The following features are aimed:

* D-Bus interface allowing the creation of specialized clients (like
  an update applet, or end-users application managers)

* Unprivileged management tasks through PolicyKit

* Support for urpmi input (like dep choices from clients)

* A command line client

* Python QT/QML widgets to manage package tasks

It's inspired on ideas from PackageKit and aptdaemon.

Overview
=========

Essentially mdvpkg provide a way for users to perform packaging tasks
on the rpm/urpmi databases.  To mdvpkg all tasks are configured and
monitored through Task objects.

To create a task object a client should call a task creation method on
the daemon bus (org.mandrivalinux.mdvpkg), passing any required
parameter.  mdvpkg will then create the task and return its dbus path
to the caller.  The caller then can use the new created task object to
configure it, cancel it or schedule it for running.

All task creation methods have the name of the task you want to create
(e.g. `InstallPackages()`). Here's a list of the currently Tasks, with
a description of its purpose:

- ListMedias: List the currently known medias to mdvpkg.

- ListGroups: List all package groups known in the urpmi/rpm database.

- ListPackages: List packages in the urpmi/rpm database. Filters are
  provided (including files).

- InstallPackages: Request installation of packages or upgrades.

- RemovePackages: Request removing of installed packages by name

- AddMedia: Add a urpmi media by name

- RemoveMedia: Remove a urpmi media my name

- Update: Update medias

Task objects will provide information for its caller through the use
of dbus signals.

Task State
==========

All tasks will have a state life-cycle, which can be monitored through
the StateChanged signal.  For all tasks there are at least the
following states:

- STATE_SETTING_UP: The task has not been queued, and is accepting
  method calls for configuring it's behavior.

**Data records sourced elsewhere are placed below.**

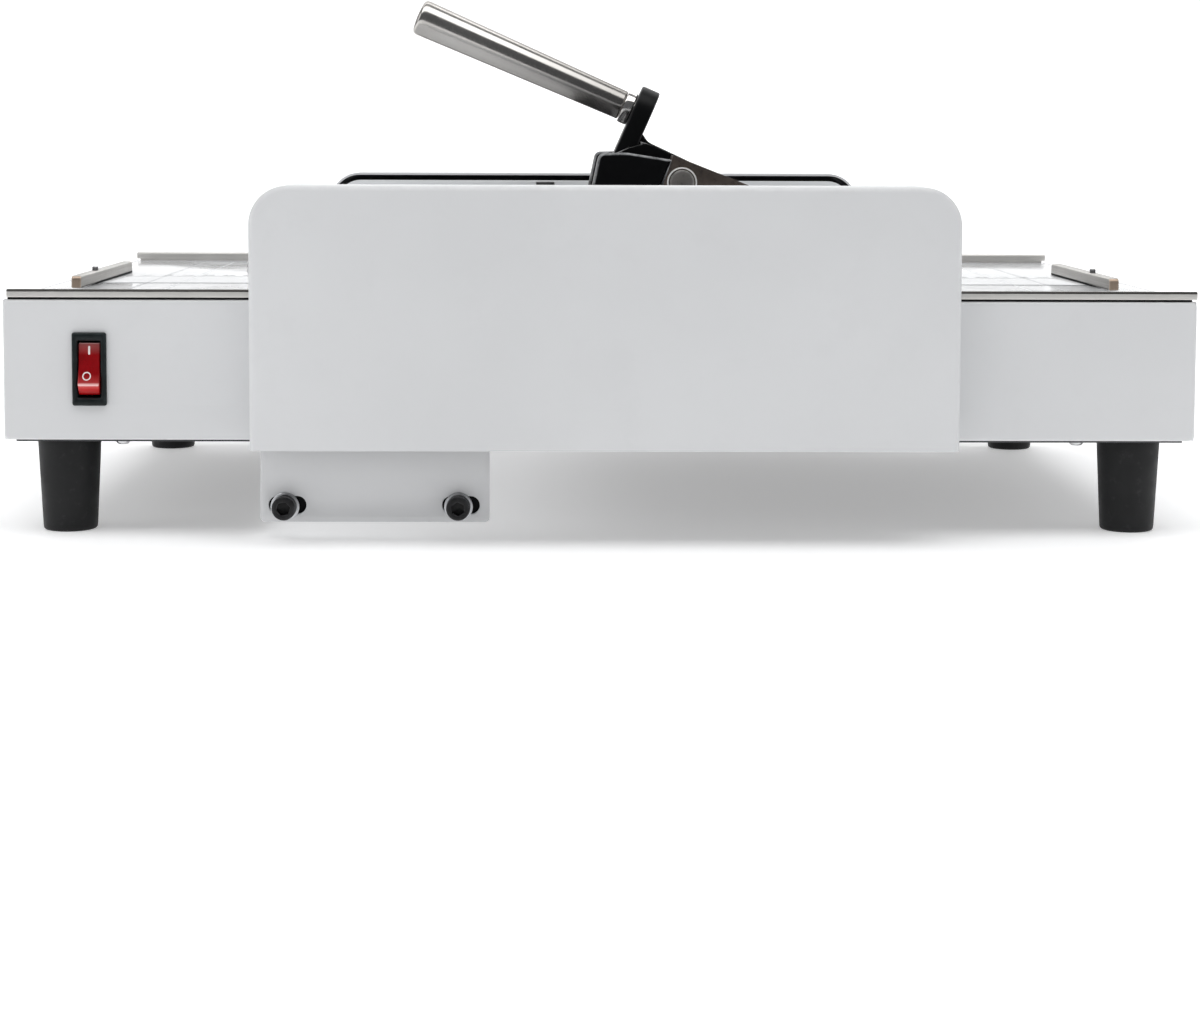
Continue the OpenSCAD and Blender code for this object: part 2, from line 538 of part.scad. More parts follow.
front_panel();
rear_panel();
left_end_panel();
right_end_panel();
base_plate();
left_table();
right_table();
front_edge_strip();
rear_edge_strip();
front_frame_plate();
rear_frame_plate();
front_cover();
rear_cover();
housing_screws();
front_exit_bracket();
rear_exit_bracket();
exit_chute();
bracket_bolts();
feet();
slot_rails();
staple_anvils();
press_shaft();
shaft_bushes();
roller_bearings();
gearmotor();
solenoids();
switch_housing();
power_inlet();
rating_plate();
knife_springs();
press_springs();
front_press_channel();
rear_press_channel();
front_stapler_head();
rear_stapler_head();
head_pins();
lever_arm();
lever_collar();
lever_grip();
staple_drivers();
front_magazine();
rear_magazine();
front_pusher();
rear_pusher();
fold_knife();
knife_carrier();
solenoid_plungers();
left_roller_shaft();
left_roller_sleeve();
left_roller_gear();
right_roller_shaft();
right_roller_sleeve();
right_roller_gear();
drive_gear();
motor_pinion();
rocker();
left_stop_bar();
left_stop_screw();
right_stop_bar();
right_stop_screw();
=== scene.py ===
import json
import math
import bpy
import bmesh
from mathutils import Vector, Matrix
from mathutils.geometry import tessellate_polygon

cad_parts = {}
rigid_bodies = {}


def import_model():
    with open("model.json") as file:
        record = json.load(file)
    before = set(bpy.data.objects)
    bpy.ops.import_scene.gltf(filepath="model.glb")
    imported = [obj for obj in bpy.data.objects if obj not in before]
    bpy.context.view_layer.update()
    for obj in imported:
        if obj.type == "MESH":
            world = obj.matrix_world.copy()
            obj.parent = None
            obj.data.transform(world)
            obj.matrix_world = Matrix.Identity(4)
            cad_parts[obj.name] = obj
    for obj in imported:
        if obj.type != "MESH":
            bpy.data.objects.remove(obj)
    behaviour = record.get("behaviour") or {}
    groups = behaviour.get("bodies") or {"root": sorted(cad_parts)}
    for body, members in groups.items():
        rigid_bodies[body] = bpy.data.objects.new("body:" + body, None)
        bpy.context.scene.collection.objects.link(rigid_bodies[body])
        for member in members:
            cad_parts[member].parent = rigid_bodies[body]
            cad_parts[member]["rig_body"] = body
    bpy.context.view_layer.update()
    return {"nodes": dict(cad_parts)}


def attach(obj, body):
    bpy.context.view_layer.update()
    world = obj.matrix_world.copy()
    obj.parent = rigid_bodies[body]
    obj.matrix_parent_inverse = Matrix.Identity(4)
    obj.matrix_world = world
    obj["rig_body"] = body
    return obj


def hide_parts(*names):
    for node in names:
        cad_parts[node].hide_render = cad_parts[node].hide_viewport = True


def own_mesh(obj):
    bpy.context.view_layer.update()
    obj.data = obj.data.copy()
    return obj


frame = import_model()
NODE = frame["nodes"]
MM = 0.001
PI = math.pi
rad = math.radians

# ---------------------------------------------------------------- camera
cam_data = bpy.data.cameras.new("photo_camera")
cam = bpy.data.objects.new("photo_camera", cam_data)
bpy.context.scene.collection.objects.link(cam)
cam.location = (-0.017190, -1.191298, 0.168401)
cam.rotation_euler = (Matrix.Rotation(rad(-0.912), 3, "Z") @ Matrix.Rotation(rad(90 - 4.466), 3, "X")
                      @ Matrix.Rotation(rad(0.199), 3, "Z")).to_euler()
cam_data.sensor_width = 36.0
cam_data.sensor_fit = "HORIZONTAL"
cam_data.lens = 73.806
cam_data.shift_x = 0.0
cam_data.shift_y = -0.15
cam_data.clip_start = 0.01
cam_data.clip_end = 50.0
bpy.context.scene.camera = cam
bpy.context.scene.view_settings.view_transform = "Standard"
bpy.context.scene.view_settings.look = "None"


# ---------------------------------------------------------------- node material kit
class Mat:
    """A small helper that builds one procedural material."""

    def __init__(self, name):
        self.m = bpy.data.materials.new(name)
        self.m.use_nodes = True
        self.t = self.m.node_tree
        self.t.nodes.clear()
        self.out = self.n("ShaderNodeOutputMaterial")
        self.p = self.n("ShaderNodeBsdfPrincipled")
        self.link(self.p.outputs[0], self.out.inputs[0])
        self.coord = self.n("ShaderNodeTexCoord").outputs["Object"]

    def n(self, kind, **kw):
        node = self.t.nodes.new(kind)
        for k, v in kw.items():
            setattr(node, k, v)
        return node

    def link(self, a, b):
        self.t.links.new(a, b)

    def put(self, **kw):
        """Plain values on the shader's own sockets."""
        names = {"rough": "Roughness", "metal": "Metallic", "ior": "IOR", "coat": "Coat Weight",
                 "coat_rough": "Coat Roughness", "spec": "Specular IOR Level", "aniso": "Anisotropic",
                 "trans": "Transmission Weight", "sheen": "Sheen Weight", "color": "Base Color"}
        for k, v in kw.items():
            if k == "color":
                v = (*v, 1.0)
            self.p.inputs[names[k]].default_value = v
        return self

    def mapped(self, scale=(1, 1, 1), rot=(0, 0, 0), vec=None):
        mp = self.n("ShaderNodeMapping")
        mp.inputs["Scale"].default_value = scale
        mp.inputs["Rotation"].default_value = rot
        self.link(vec or self.coord, mp.inputs["Vector"])
        return mp.outputs[0]

    def noise(self, scale, detail=3.0, rough=0.5, vec=None, dist=0.0):
        tx = self.n("ShaderNodeTexNoise")
        tx.inputs["Scale"].default_value = scale
        tx.inputs["Detail"].default_value = detail
        tx.inputs["Roughness"].default_value = rough
        tx.inputs["Distortion"].default_value = dist
        self.link(vec or self.coord, tx.inputs["Vector"])
        return tx.outputs["Fac"]

    def ramp(self, fac, stops):
        r = self.n("ShaderNodeValToRGB")
        els = r.color_ramp.elements
        while len(els) < len(stops):
            els.new(0.5)
        for e, (pos, col) in zip(els, stops):
            e.position = pos
            e.color = (*col, 1.0) if len(col) == 3 else col
        self.link(fac, r.inputs[0])
        return r.outputs[0]

    def range(self, fac, lo, hi, a=0.0, b=1.0):
        r = self.n("ShaderNodeMapRange")
        r.inputs["From Min"].default_value = lo
        r.inputs["From Max"].default_value = hi
        r.inputs["To Min"].default_value = a
        r.inputs["To Max"].default_value = b
        self.link(fac, r.inputs["Value"])
        return r.outputs[0]

    def mix(self, fac, a, b):
        mx = self.n("ShaderNodeMix", data_type="RGBA")
        for val, sock in ((fac, mx.inputs[0]), (a, mx.inputs[6]), (b, mx.inputs[7])):
            if hasattr(val, "links"):
                self.link(val, sock)
            elif isinstance(val, (int, float)):
                sock.default_value = val
            else:
                sock.default_value = (*val, 1.0)
        return mx.outputs[2]

    def math(self, op, a, b=0.0):
        mt = self.n("ShaderNodeMath", operation=op)
        for val, sock in ((a, mt.inputs[0]), (b, mt.inputs[1])):
            if hasattr(val, "links"):
                self.link(val, sock)
            else:
                sock.default_value = val
        return mt.outputs[0]

    def attr(self, name="wear_and_highlight"):
        return self.n("ShaderNodeAttribute", attribute_name=name).outputs["Fac"]

    def color(self, socket):
        self.link(socket, self.p.inputs["Base Color"])
        return self

    def rough(self, socket):
        self.link(socket, self.p.inputs["Roughness"])
        return self

    def bump(self, height, strength=0.2, distance=0.0002):
        b = self.n("ShaderNodeBump")
        b.inputs["Strength"].default_value = strength
        b.inputs["Distance"].default_value = distance
        prev = self.p.inputs["Normal"]
        if prev.links:
            self.link(prev.links[0].from_socket, b.inputs["Normal"])
        self.link(height, b.inputs["Height"])
        self.link(b.outputs[0], self.p.inputs["Normal"])
        return self


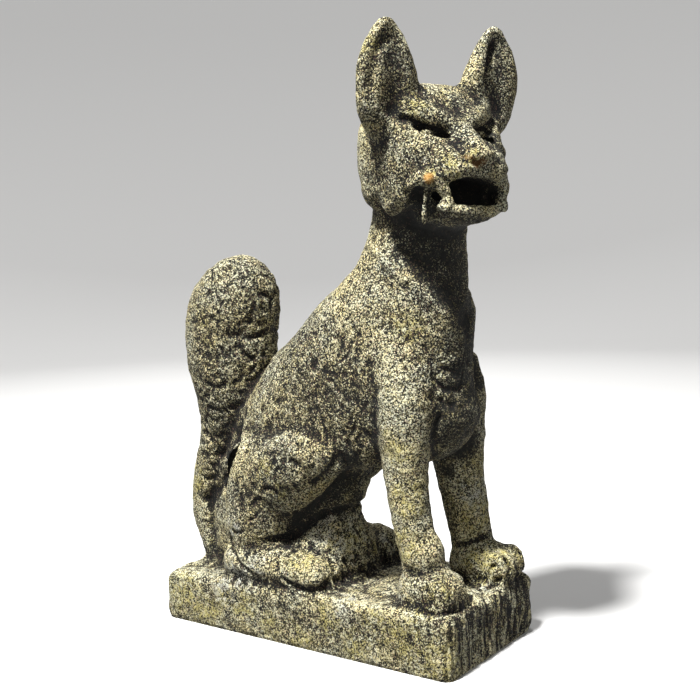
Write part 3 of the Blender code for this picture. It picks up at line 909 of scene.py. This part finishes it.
COOL_STONE = (0.94, 0.97, 0.95, 1.0)
WARM_STONE = (1.0, 0.95, 0.76, 1.0)
BROWN_GRAIN = (0.30, 0.18, 0.13, 1.0)
OCHRE_DARK = (0.54, 0.43, 0.085, 1.0)
OCHRE_LIGHT = (0.74, 0.68, 0.29, 1.0)
CHALK = (0.68, 0.71, 0.68, 1.0)
KNOB_DARK = (0.42, 0.17, 0.03, 1.0)
KNOB_LIGHT = (0.80, 0.46, 0.12, 1.0)
RUST_BROWN = (0.20, 0.10, 0.03, 1.0)
DIRT_AND_SHADE_FILM = (0.018, 0.019, 0.016, 1.0)
PAINTED_SHADE_BLACK = (0.010, 0.011, 0.009, 1.0)


def paint(fox):
    p = Paint("granite")
    hollow = p.stored("hollow")
    edge = p.stored("edge")
    closed = p.stored("closed_in")
    painted_shade = p.stored("painted_shade")
    pale = p.math("MULTIPLY", p.stored("pale"), p.between(p.noise(0.009, 4.0, 0.7), 0.42, 0.60))
    coarse_value, coarse_tint, _ = p.cells(COARSE_GRAIN)
    fine_value, fine_tint, _ = p.cells(FINE_GRAIN)
    spread = p.noise(0.0060, 2.0)
    broad = p.noise(0.050, 3.0, 0.6)

    # How light each grain is: its own chance, darker in hollows and paler on worn edges
    value = p.math("MULTIPLY", coarse_value, 0.84)
    value = p.more(value, p.past(fine_value, 0.22), 0.50)
    value = p.more(value, p.past(spread, 0.5), 0.20)
    value = p.more(value, p.past(broad, 0.5), 0.26)
    # Darker in hollows and where the stone hides the sky: partly dirt, partly painted shade
    value = p.less(value, hollow, 0.36)
    value = p.less(value, p.between(closed, 0.45, 1.0), 0.30)
    # Darker stone, and painted shade on belly, neck, chest and far face
    value = p.less(value, p.stored("dark_stone_and_shade"), 0.13)
    # Painted shade: darker on the neck, chest, far face, under the lip and in the recesses by thigh and tail
    value = p.less(value, painted_shade, 0.26)
    value = p.more(value, edge, 0.12)
    # Painted light and shade of raking light, in upright stripes on the slab's front
    streak = p.past(p.between(p.upright(0.0042, 0.12), 0.40, 0.60), 0.60)
    value = p.more(value, streak, p.math("MULTIPLY", p.stored("chisel_light_and_shade"), 0.55))
    blotch = p.math("MULTIPLY", p.past(spread, 0.5), p.stored("slab"))
    value = p.more(value, blotch, 0.60)
    # Painted light on the slab's top
    value = p.more(value, p.stored("slab_top_light"), 0.09)
    value = p.less(value, p.stored("slab"), 0.03)
    value = p.past(p.math("MULTIPLY", value, 1.38), 0.255)
    # Pale lichen, and painted light on the far foreleg and the mound between the hind feet
    value = p.more(value, pale, 0.20)
    stone = p.ramp(value, GRAIN_COLOURS)

    # Warm and cool areas, and grains of other minerals
    tint = p.blend(p.between(p.noise(0.035, 4.0, 0.65), 0.35, 0.65), COOL_STONE, WARM_STONE)
    stone = p.blend(1.0, stone, tint, "MULTIPLY")
    own_tint = p.ramp(coarse_tint, GRAIN_TINTS)
    stone = p.blend(0.75, stone, own_tint, "MULTIPLY")
    stone = p.blend(p.math("MULTIPLY", p.between(coarse_tint, 0.90, 0.93), 0.22), stone, BROWN_GRAIN)

    # Lichens, then near-black films: dirt and painted shade where the stone hides the sky, and painted shade
    ragged = p.between(p.noise(0.007, 5.0, 0.75), 0.40, 0.62)
    all_over = p.between(p.noise(0.028, 5.0, 0.7), 0.56, 0.70)
    # Yellow lichen, and painted light on the far foreleg and paw and on the mound between the hind feet
    yellow = p.math("MAXIMUM", p.stored("yellow"), p.math("MULTIPLY", all_over, 0.45))
    yellow = p.math("MULTIPLY", yellow, ragged)
    yellow = p.math("MULTIPLY", yellow, p.between(value, 0.30, 0.60))
    ochre = p.blend(fine_tint, OCHRE_DARK, OCHRE_LIGHT)
    stone = p.blend(p.math("MULTIPLY", yellow, 0.80), stone, ochre)
    chalk = p.math("MULTIPLY", pale, p.between(value, 0.45, 0.75))
    stone = p.blend(p.math("MULTIPLY", chalk, 0.55), stone, CHALK)
    knob = p.blend(fine_value, KNOB_DARK, KNOB_LIGHT)
    stone = p.blend(p.math("MULTIPLY", p.stored("orange"), 0.85), stone, knob)
    stone = p.blend(p.math("MULTIPLY", p.stored("rust"), 0.60), stone, RUST_BROWN)
    # Dirt and painted shade in places hidden from the sky
    stone = p.blend(p.math("MULTIPLY", p.between(closed, 0.55, 1.0), 0.60), stone, DIRT_AND_SHADE_FILM)
    # Painted shade: the same places turned near black
    stone = p.blend(p.math("MULTIPLY", painted_shade, 0.55), stone, PAINTED_SHADE_BLACK)
    p.put(p.shader.inputs["Base Color"], stone)
    p.shader.inputs["Roughness"].default_value = 0.92
    p.shader.inputs["Specular IOR Level"].default_value = 0.30

    # Rough breaks, then the grains themselves
    normal = p.bump(p.noise(0.0075, 4.0, 0.7), 0.55, 0.0030)
    normal = p.bump(coarse_value, 0.75, 0.0011, normal)
    normal = p.bump(fine_value, 0.50, 0.0006, normal)
    p.put(p.shader.inputs["Normal"], normal)
    fox.data.materials.append(p.material)


# Floor and light

FLOOR_REACH = 2.4
BOWL_BEND = 1.2
BOWL_TOP = 2.6
BOWL_STEPS = 16
FLOOR_SIDES = 96
FLOOR_COLOUR = (0.80, 0.795, 0.78, 1.0)


def make_floor():
    """A round floor that turns up smoothly into a plain wall."""
    profile = [(0.0, 0.0), (FLOOR_REACH, 0.0)]
    for k in range(1, BOWL_STEPS + 1):
        angle = math.pi / 2 * k / BOWL_STEPS
        profile.append((FLOOR_REACH + BOWL_BEND * math.sin(angle), BOWL_BEND * (1 - math.cos(angle))))
    profile.append((FLOOR_REACH + BOWL_BEND, BOWL_TOP))
    verts = [(0.0, 0.0, 0.0)]
    faces = []
    for radius, height in profile[1:]:
        for k in range(FLOOR_SIDES):
            angle = 2 * math.pi * k / FLOOR_SIDES
            verts.append((radius * math.cos(angle), radius * math.sin(angle), height))
    for k in range(FLOOR_SIDES):
        faces.append((0, 1 + k, 1 + (k + 1) % FLOOR_SIDES))
    for i in range(len(profile) - 2):
        for k in range(FLOOR_SIDES):
            low = 1 + i * FLOOR_SIDES
            n = (k + 1) % FLOOR_SIDES
            faces.append((low + k, low + FLOOR_SIDES + k, low + FLOOR_SIDES + n, low + n))
    floor = new_object("floor", verts, faces)
    floor.data.shade_smooth()
    floor.visible_diffuse = False
    material = bpy.data.materials.new("floor")
    material.use_nodes = True
    shader = material.node_tree.nodes["Principled BSDF"]
    shader.inputs["Base Color"].default_value = FLOOR_COLOUR
    shader.inputs["Roughness"].default_value = 0.9
    shader.inputs["Specular IOR Level"].default_value = 0.1
    floor.data.materials.append(material)


SKY_COLOUR = (0.98, 0.98, 1.0, 1.0)
SKY_STRENGTH = 0.18
LIGHT_TARGET = Vector((0.0, 0.0, 0.25))
LIGHTS = (
    # name, azimuth and height of the light in degrees, distance, size, power
    ("key", -90, 66, 2.6, 0.32, 155.0),
    ("fill", -45, 12, 2.2, 1.2, 4.5),
    ("back", 128, 38, 2.4, 1.2, 20.0),
)


def make_light():
    world = bpy.data.worlds.new("studio")
    bpy.context.scene.world = world
    world.use_nodes = True
    back = world.node_tree.nodes["Background"]
    back.inputs["Color"].default_value = SKY_COLOUR
    back.inputs["Strength"].default_value = SKY_STRENGTH
    for name, azimuth, height, distance, size, power in LIGHTS:
        azimuth = math.radians(azimuth)
        height = math.radians(height)
        flat = math.cos(height)
        way = Vector((math.sin(azimuth) * flat, -math.cos(azimuth) * flat, math.sin(height)))
        light = bpy.data.lights.new(name, "AREA")
        light.shape = "DISK"
        light.size = size
        light.energy = power
        obj = bpy.data.objects.new(name, light)
        obj.location = LIGHT_TARGET + way * distance
        obj.rotation_euler = way.to_track_quat("Z", "Y").to_euler()
        bpy.context.scene.collection.objects.link(obj)


bpy.context.scene.view_settings.view_transform = "Standard"
make_camera()
fox = make_fox()
mark(fox)
paint(fox)
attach(fox, "root")
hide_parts("fox_statue")
make_floor()
make_light()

- STATE_QUEUED: The task was scheduled for execution and is not
  accepting configuration method calls.

- STATE_READY: The task has finished it's execution and the expected
  results are ready.

- STATE_CANCELING: The task has been scheduled for cancellation.

All other states are considered "running states" and provide
information for a task that is currently running.  Each task has it's
own set of running states.  There is no state for error or exception
cases, which will be signaled through the Error() signal -- a task is
expected to pass through STATE_SETTING_UP to STATE_READY if no error
condition occurs.

Task Signals
============

During execution the task will emit several signals to the caller to
report back results and information.  Some of those signals are common
to all tasks:

- StateChanged(new_state)

  Notify caller that the task state has changed to new_state.

- Error(code, arg)

  Notify that the task could not continue it's operation because an
  error occurred.  The type of the error is passed through `code` and
  additional error information is passed through `arg` string (e.g. an
  error message, or list of packages that could not be installed).

- Finished(code)

  This signal is emitted right before the task object is removed from
  the bus.  After a Finished() signal the task object is no more in
  the bus.  `code` will contain information of how the task was at
  that point, which can be:

  1. EXIT_SUCCESS

     The task has executed successfully, i.e. it's state is STATE_READY.

  2. EXIT_FAILED

     The task didn't complete its operation because an error occurred.
     The error code and information was already signaled through
     Error() signal.

  3. EXIT_CANCELED

     The task was canceled by the caller request.

All other signals have specific meaning for each specific task,
e.g. Package(index, name, status, install_details, upgrade_details) --
signals a package found during ListPackages() task.


Task Methods
============

All mdvpkg tasks are required to have at least two methods, Run() and
Cancel().  Any other method is considered "optional configuration
methods" serving as a way for the client to change the task default
behavior.

- Run()
  
  Put the task in the execution queue, and it's state goes to
  STATE_QUEUED.  No other method can be called except for Cancel() 

- Cancel()

  Ask mdvpkg to cancel this task.  The task is simply removed from bus
  if it's not in any running state (TASK_SETTING_UP, TASK_QUEUED,
  TASK_READY), otherwise the task is scheduled for cancellation since
  the cancel operation in this case needs more work (like cleaning
  cache, or db locks etc.).

Task Cancellation
-----------------

Not all tasks can be easily canceled, for example, during package
installation.  So the cancel operation is only guaranteed to
immediately stop task operation in the non-running states.

After a Cancel() method is called the task will change it's state to
STATE_CANCELING and caller should wait for Finished(EXIT_CANCELED)
when the task has been canceled.

Cancellation operation is not supposed to fail.  Finished(EXIT_FAILED)
after cancellation is a signal of mdvpkg bug.

Task auto-cancellation
----------------------

In two cases the task will be auto-canceled and removed from the bus
(a) The task is in STATE_SETTING_UP or STATE_READY without any
configuration method calls for reasonable timeout period, and (b) The
client has disconnected from the bus.  For (a) the task will signal
Error(ERROR_INACTIVE) with Finished(EXIT_FAILED).  For (b) no signal
is emitted since the caller has disconnected.


Task result listing
-------------------

For some tasks it's possible to suppress result signal emission so that
later the client can consult the result in a list.  This is called
task caching, and the client must call `SetCached()` to enable it.

The task will signal when it's state is STATE_READY with a Ready()
signal, passing the size of it's listing and the client can access
data through the use of Get() methods.  Each task will have different
arguments to Get().